7. Recitativo Sopran, Continuo
Weil dann das Haupt sein Glied
Natürlich nach sich zieht,
So kann mich nichts von Jesu scheiden.
Muss ich mit Christo leiden,
So werd’ ich auch nach dieser Zeit
Mit Christo wieder auferstehen
Zur Ehr’ und Herrlichkeit
Und Gott in meinem Fleische sehen!
8. Aria Sopran, Oboe I, Streicher, Continuo
Letzte Stunde, brich herein,
Mir die Augen zuzudrücken!
Lass mich Jesu Freudenschein
Und sein helles Licht erblicken!
Lass mich Engeln ähnlich sein!
Letzte Stunde, brich herein!
9. Choral SATB, Tromba I, Oboe I-III, Oboe da caccia, Fagott, Streicher, Continuo
So fahr’ ich hin zu Jesu Christ,
Mein’ Arm tu ich ausstrecken;
So schlaf ich ein und ruhe fein;
Kein Mensch kann mich aufwecken
Denn Jesus Christus, Gottes Sohn,
Der wird die Himmelstür auftun,
Mich führ’n zum ew’gen Leben.
Im Gegensatz zur Osterkantate BWV 4, die für einen derart hohen Festtag besetzungstechnsich doch etwas "spartanisch" daherkommt (und in der noch dazu die Grundtonart e-moll vorherrscht!), erfüllt Bach mit dieser festlichen Kantate nun alle Erwartungen, die man an eine feierlich-jubelnde Ostersonntags-Komposition der Barockzeit im allgemeinen so stellt:
Reiche Instrumentalbesetzung mit "Pauken und Trompeten" - sehr prächtig, strahlendes C-Dur herrscht als Tonart vor - freudiger Jubel zu Beginn!
Und wie zu erwarten, hat Bach auch diese Kantate aus seiner Weimarer Zeit in Leipzig mehrfach wieder aufgeführt (die Jahre 1724, 1731 und 1735 werden hier mehrfach genannt - vielleicht geschah es aber auch noch häufiger). Hierbei wurden immer wieder Besetzungsänderungen im Orchesterapparat erforderlich, die vor allem die Holzbläser betreffen.

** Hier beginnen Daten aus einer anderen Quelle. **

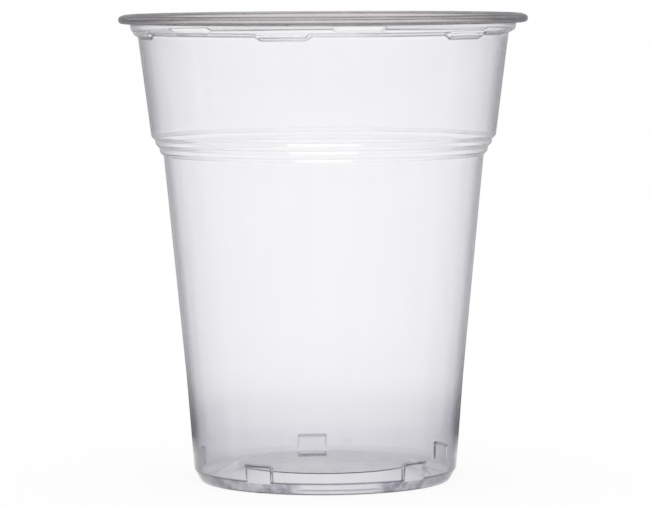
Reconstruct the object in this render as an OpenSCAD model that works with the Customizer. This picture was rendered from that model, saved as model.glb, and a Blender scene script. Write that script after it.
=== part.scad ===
// A clear disposable drinking cup, formed from one plastic sheet.
// The sheet is drawn as a path of corners along its outer skin, with a bend at each corner.
// The path starts at the free edge of the rolled rim and ends at the middle of the base.

/* [Overall] */
// Diameter across the rolled rim
rim_d = 94.5; // [92:0.5:100]
// Height of the cup
cup_h = 108; // [90:1:140]
// Thickness of the formed sheet
wall = 0.4; // [0.3:0.02:0.5]

/* [Rolled rim] */
// Height of the bead beside the neck
bead_h = 2.05; // [1.9:0.05:3]
// How far the top of the bead falls towards its outer end
bead_fall = 0.38; // [0:0.01:0.45]
// How far the bead stands out from the neck
bead_reach = 2.7; // [2.4:0.05:4]
// Gap between the rolled edge and the neck
lip_gap = 0.3; // [0.15:0.05:0.6]
// Inside radius of the bend from the neck into the bead
rim_bend = 0.5; // [0.3:0.05:0.7]
// Width of the level top of the bead beside the neck
crown_w = 1; // [0.9:0.05:1.4]

/* [Neck and stacking shoulder] */
// Height of the plain neck band under the bead
neck_h = 1.65; // [1.3:0.05:3]
// How far the shoulder steps in from the neck to the wall
shoulder_in = 1.55; // [1.3:0.05:2.6]
// How far the shoulder falls on its way in
shoulder_fall = 0.75; // [0.5:0.05:1.2]
// Inside radius of the bend at the outer corner of the shoulder
shoulder_bend = 0.7; // [0.2:0.05:0.8]
// Number of lowered places in the shoulder
notch_n = 6; // [3:1:9]
// How far a lowered place hangs below the shoulder
notch_drop = 0.9; // [0.6:0.05:1.5]
// Width of the flat bottom of a lowered place
notch_w = 10; // [7:0.5:13]
// Width of the ramp at each end of it
notch_ramp = 1.6; // [1:0.1:2.5]
// How far a lowered place stands back from the neck band
notch_back = 0.12; // [0.08:0.01:0.14]
// Bearing of the first lowered place, counted from the front
notch_bearing = -12; // [-30:1:30]

/* [Upper wall and ribs] */
// Draft angle of the neck and the upper wall
upper_draft = 7.2; // [5:0.1:9]
// Distance from the top of the cup down to the first rib
rib_from_top = 28; // [15:0.5:35]
// Number of stepped ribs
rib_n = 3; // [1:1:5]
// How far each rib steps in
rib_in = 0.87; // [0.5:0.01:1.1]
// Height of the sloping face of a rib
rib_fall = 0.9; // [0.8:0.05:2.4]
// Height of the band between two ribs
rib_band = 0.92; // [0.7:0.02:2]
// Inside radius of the bend above the sloping face of a rib
rib_round = 0.35; // [0.1:0.05:0.45]
// Inside radius of the bend below it, and of the shoulder's inner corner
rib_bend = 0.15; // [0.05:0.05:0.25]

/* [Lower wall] */
// Height at which the lower wall becomes steeper
heel_h = 25; // [15:0.5:40]
// Draft angle of the wall below that height
heel_draft = 4.3; // [3:0.1:5.5]

/* [Base] */
// Diameter of the wall at its lower corner
base_d = 61; // [58:0.2:63]
// Height of the chamfer between the foot and the wall
chamfer_h = 2.85; // [2.4:0.05:3.6]
// How far the chamfer steps in on its way down
chamfer_in = 1.6; // [1.2:0.05:2.2]
// Inside radius of the bend between the wall and the chamfer
heel_bend = 0.3; // [0.1:0.05:1]
// Width of the flat ring that the cup stands on
foot_w = 1.1; // [0.8:0.05:2]
// Inside radius of the bends of the foot and the raised panel
foot_bend = 0.2; // [0.1:0.05:0.4]
// Diameter of the raised panel in the base
panel_d = 40.8; // [36:0.2:44]
// Height of the underside of the raised panel
panel_h = 3.6; // [2.5:0.1:4.4]

/* [Stacking lugs] */
// Number of lugs pressed in above the base
lug_n = 5; // [3:1:8]
// Width of a lug
lug_w = 6.2; // [4:0.1:9]
// Height of the upper edge of a lug above the base
lug_top = 6.5; // [5.4:0.1:9]
// How far the ledge of a lug falls on its way in
lug_ledge = 0.55; // [0.3:0.05:0.8]
// How far the face of a lug stands in from the lower corner of the wall
lug_in = 0.45; // [0.35:0.05:0.8]
// Corner radius of a lug
lug_corner = 0.5; // [0.2:0.05:1]
// Bearing of the first lug, counted from the front
lug_bearing = -30; // [-36:1:36]

/* [Hidden] */
$fn = 128;
// Largest angle between two points of a bend
bend_step = 18;
// Spare length by which a cutting shape runs past what it cuts
spare = 2;

rim_r = rim_d / 2;
// Length of the bars that limit a notch or a lug, which stop short of the axis
bar_l = rim_r;
bead_low = cup_h - bead_h;
bead_end_top = cup_h - bead_fall;
// The two bends at the end of the bead make it a full round
curl_bend = (bead_end_top - bead_low) / 2 - wall;

neck_r = rim_r - bead_reach;
neck_end = bead_low - neck_h;
shoulder_r = neck_r - neck_h * tan(upper_draft);
shoulder_slope = atan(shoulder_fall / shoulder_in);
neck_top = [neck_r + (bead_h - wall) * tan(upper_draft), cup_h - wall, rim_bend];
crown = neck_top + [crown_w, 0, 0];
shoulder_out = [shoulder_r, neck_end, shoulder_bend];
shoulder_end = [shoulder_r - shoulder_in, neck_end - shoulder_fall, rib_bend];

rib_top = cup_h - rib_from_top;
rib_r = shoulder_end[0] - (shoulder_end[1] - rib_top) * tan(upper_draft);
rib_pitch = rib_fall + rib_band;
rib_pitch_in = rib_in + rib_band * tan(upper_draft);

base_r = base_d / 2;
heel = [base_r + (heel_h - chamfer_h) * tan(heel_draft), heel_h, 0];
wall_end = [base_r, chamfer_h, heel_bend];
foot_r = base_r - chamfer_in;

// Corners of the sheet's outer skin as [radius, height, inside radius of the bend]
rim_path = [
    [neck_r + lip_gap, bead_low + wall, 0],
    [rim_r - wall, bead_low + wall, curl_bend],
    [rim_r - wall, bead_end_top - wall, curl_bend],
    crown,
    neck_top
];
rib_path = [
    for (i = [0 : rib_n - 1], end = [0, 1])
        [
            rib_r - i * rib_pitch_in - end * rib_in,
            rib_top - i * rib_pitch - end * rib_fall,
            end == 0 ? rib_round : rib_bend
        ]
];
base_path = [
    wall_end,
    [foot_r, 0, foot_bend],
    [foot_r - foot_w, 0, foot_bend],
    [panel_d / 2, panel_h, foot_bend],
    [0, panel_h, 0]
];
sheet_path = concat(rim_path, [shoulder_out, shoulder_end], rib_path, [heel], base_path);

// Unit vector from one corner to the next
function way(from, to) =
    let (v = [to[0] - from[0], to[1] - from[1]])
    v / norm(v);

// Unit vector to the right of a direction, which is the side that holds the drink
function right_of(v) = [v[1], -v[0]];

function turned(v, angle) = [
    v[0] * cos(angle) - v[1] * sin(angle),
    v[0] * sin(angle) + v[1] * cos(angle)
];

// Points of one bend, moved inwards from the outer skin by the distance side
function bend(before, corner, after, side) =
    let (
        a = way(before, corner),
        b = way(corner, after),
        turn = atan2(cross(a, b), a * b),
        mitred = [corner[0], corner[1]] + side * (right_of(a) + right_of(b)) / (1 + a * b),
        radius = corner[2] + (turn > 0 ? side : wall - side),
        start = mitred - a * radius * tan(abs(turn) / 2),
        centre = start - right_of(a) * radius * sign(turn),
        steps = max(1, ceil(abs(turn) / bend_step))
    )
    corner[2] == 0
        ? [mitred]
        : [for (i = [0 : steps]) centre + turned(start - centre, turn * i / steps)];

// The whole skin of a path of corners, moved inwards from the outer skin by the distance side
function skin(path, side) =
    let (
        last = len(path) - 1,
        first_way = way(path[0], path[1]),
        last_way = way(path[last - 1], path[last])
    )
    concat(
        [[path[0][0], path[0][1]] + side * right_of(first_way)],
        [for (i = [1 : last - 1]) each bend(path[i - 1], path[i], path[i + 1], side)],
        [[path[last][0], path[last][1]] + side * right_of(last_way)]
    );

function reversed(list) = [for (i = [len(list) - 1 : -1 : 0]) list[i]];

function lowered(path, drop, back) = [for (p = path) [p[0] - back, p[1] - drop, p[2]]];

// The path between two skins, as a closed section
module section(outer, inner) {
    polygon(concat(outer, reversed(inner)));
}

// A bar that points outwards through the wall, with its end view drawn around the given place
module bar(r, height, slope = 0) {
    translate([r, 0, height])
        rotate([0, -slope, 0])
            translate([-bar_l / 2, 0, 0])
                rotate([90, 0, 90])
                    linear_extrude(height = bar_l)
                        children();
}

module around(count, bearing) {
    for (i = [0 : count - 1])
        rotate([0, 0, bearing - 90 + i * 360 / count])
            children();
}

// The neck from its middle down, the shoulder and the upper wall behind a lowered place
notch_up = neck_h / 2;
notch_down = notch_drop + spare;
notch_path = [
    shoulder_out + [notch_up * tan(upper_draft), notch_up, 0],
    shoulder_out,
    shoulder_end,
    shoulder_end - [notch_down * tan(upper_draft), notch_down, 0]
];
notch_shift = notch_drop * tan(upper_draft) + notch_back;
notch_skin = lowered(notch_path, notch_drop, notch_shift);
notch_depth = notch_drop * cos(shoulder_slope);
notch_ramp_angle = atan(notch_depth / notch_ramp);

// End view of a lowered place, moved into the sheet by the distance side
module notch_outline(side) {
    half = notch_w / 2 - side * tan(notch_ramp_angle / 2);
    polygon([
        [-half, side - spare],
        [half, side - spare],
        [half, side],
        [half + notch_ramp, side + notch_depth],
        [half + notch_ramp, side + notch_depth + spare],
        [-half - notch_ramp, side + notch_depth + spare],
        [-half - notch_ramp, side + notch_depth],
        [-half, side]
    ]);
}

module notch_bar(side) {
    bar(shoulder_end[0] - notch_shift, shoulder_end[1] - notch_drop, shoulder_slope)
        notch_outline(side);
}

// Plastic of a lowered place, from the middle of the sheet down to the lowered skin
module notch_block() {
    intersection() {
        rotate_extrude()
            section(skin(notch_path, wall / 2), skin(notch_skin, 0));
        notch_bar(0);
    }
}

// Room inside a lowered place, open to the inside of the cup
module notch_room() {
    inner = skin(notch_skin, wall);
    room_r = notch_skin[3][0] - wall - spare;
    intersection() {
        rotate_extrude()
            polygon(concat(inner, [[room_r, notch_skin[3][1]], [room_r, notch_skin[0][1]]]));
        notch_bar(wall);
    }
}

// Section of a lug: its ledge falls inwards from the wall and its face is upright
lug_face_r = base_r - lug_in;
lug_wall_r = base_r + (lug_top - chamfer_h) * tan(heel_draft);
lug_path = [
    [lug_wall_r + spare, lug_top + spare * lug_ledge / (lug_wall_r - lug_face_r), 0],
    [lug_face_r, lug_top - lug_ledge, 0],
    [lug_face_r, -spare, 0]
];
lug_wall_path = [heel, wall_end, [foot_r, 0, 0]];

// Everything outwards of the lug and below its ledge, moved inwards by the distance side
module lug_section(side) {
    polygon(concat(skin(lug_path, side), [[lug_wall_r + spare, -spare]]));
}

// Front view of a lug with rounded upper corners
module lug_outline(side) {
    half = lug_w / 2 + side;
    radius = lug_corner + side;
    top = lug_top + side;
    polygon(concat(
        [[-half, -spare], [half, -spare]],
        [for (a = [0 : bend_step : 90]) [half - radius, top - radius] + radius * [cos(a), sin(a)]],
        [for (a = [90 : bend_step : 180]) [radius - half, top - radius] + radius * [cos(a), sin(a)]]
    ));
}

// Plastic that backs a lug on the inside of the wall, from the middle of the sheet inwards
module lug_block() {
    inner_r = lug_face_r - wall - spare;
    intersection() {
        rotate_extrude()
            intersection() {
                lug_section(wall);
                polygon(concat(skin(lug_wall_path, wall / 2), [[inner_r, 0], [inner_r, heel_h]]));
            }
        bar(base_r, 0)
            lug_outline(wall);
    }
}

// The pocket that is open to the outside of the wall
module lug_pocket() {
    intersection() {
        rotate_extrude()
            lug_section(0);
        bar(base_r, 0)
            lug_outline(0);
    }
}

module cup() {
    color([0.84, 0.86, 0.9, 0.4])
        difference() {
            union() {
                rotate_extrude()
                    section(skin(sheet_path, 0), skin(sheet_path, wall));
                around(notch_n, notch_bearing)
                    notch_block();
                around(lug_n, lug_bearing)
                    lug_block();
            }
            around(notch_n, notch_bearing)
                notch_room();
            around(lug_n, lug_bearing)
                lug_pocket();
        }
}

cup();
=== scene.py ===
import math

import bpy
from mathutils import Matrix, Vector

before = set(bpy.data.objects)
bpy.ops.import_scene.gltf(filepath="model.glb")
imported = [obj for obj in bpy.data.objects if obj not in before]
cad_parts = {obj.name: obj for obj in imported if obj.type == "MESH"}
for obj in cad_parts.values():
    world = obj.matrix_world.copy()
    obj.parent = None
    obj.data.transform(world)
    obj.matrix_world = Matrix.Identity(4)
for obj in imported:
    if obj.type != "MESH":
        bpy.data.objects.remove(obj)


# Blender's default scene, where it is there
for name in ("Cube", "Light", "Camera"):
    leftover = bpy.data.objects.get(name)
    if leftover is not None:
        bpy.data.objects.remove(leftover, do_unlink=True)

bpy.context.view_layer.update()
scene = bpy.context.scene

# The cup is one CAD node and stays the visible piece. This script gives it its clear plastic, and adds the
# floor, the white room, the lamps and the camera. Lengths are in metres. Heights are above the ring that the
# cup stands on, and radii are from its axis.

# ---------------------------------------------------------------- sizes of the plastic and of the shade painted on it
HEIGHT = 0.108
BASE_RADIUS = 0.0294  # the raised base lies inside it and the wall outside
PANEL_RADIUS = 0.0203  # the flat panel in the base

IOR = 1.49
BEND_ROUGHNESS = 0.03
WALL_ROUGHNESS = 0.12  # what the tall upper wall has more than the bends
UPPER_WALL = (0.081, 0.083)  # where it begins and is full
UPPER_WALL_END = 0.1028

STREAKS = (240, 240, 32)  # noise cells to the metre, across the wall and down it
STREAK_LEAST, STREAK_SPAN = 0.7, 0.6

# Five lugs. Distances are to the side of a lug's middle.
LUG_BEARING, LUG_COUNT = -120, 5
LUG_HALF = 0.0034
LUG_TOP = 0.0066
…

Es fällt schon auf, wie ungleich die Gewichtung Passionsmusik (Karfreitag) zu Osterfesttagsjubel in Bachs kompositorischem Schaffem verteilt ist. Der Matthäus- oder Johannes-Passion ist kein vergleichbares Oster-Werk an die Seite zu stellen. Das hat sicherlich mit der für die protestantische Theologie größeren Bedeutung des Karfreitags zu tun - schade ist es aber trotzdem...
Die Textdichtung Francks bringt selbst in die österliche Jubelstimmung des heutigen Festtags die typisch barocke Todessehnsucht als Aspekt mit ein, was vor allem in der Arie Nr. 8 (mit herrlicher Solo-Obenbegleitung!) zum Ausdruck kommt. So erklingt hier bereits in den Streicherstimmen die Choralmelodie, die im Schlusschoral direkt anschließend vom Chor vorgetragen wird - eine Strophe des Liedes "Wenn mein Stündlein vorhanden ist" von Nikolaus Hermann. Aus Sicht der damaligen Zeit eine passende Wahl - für mich gerade zu Ostern hingegen doch etwas befremdlich. Immerhin von Bach durch Verwendung der Solo-Trompete festlich gekrönt!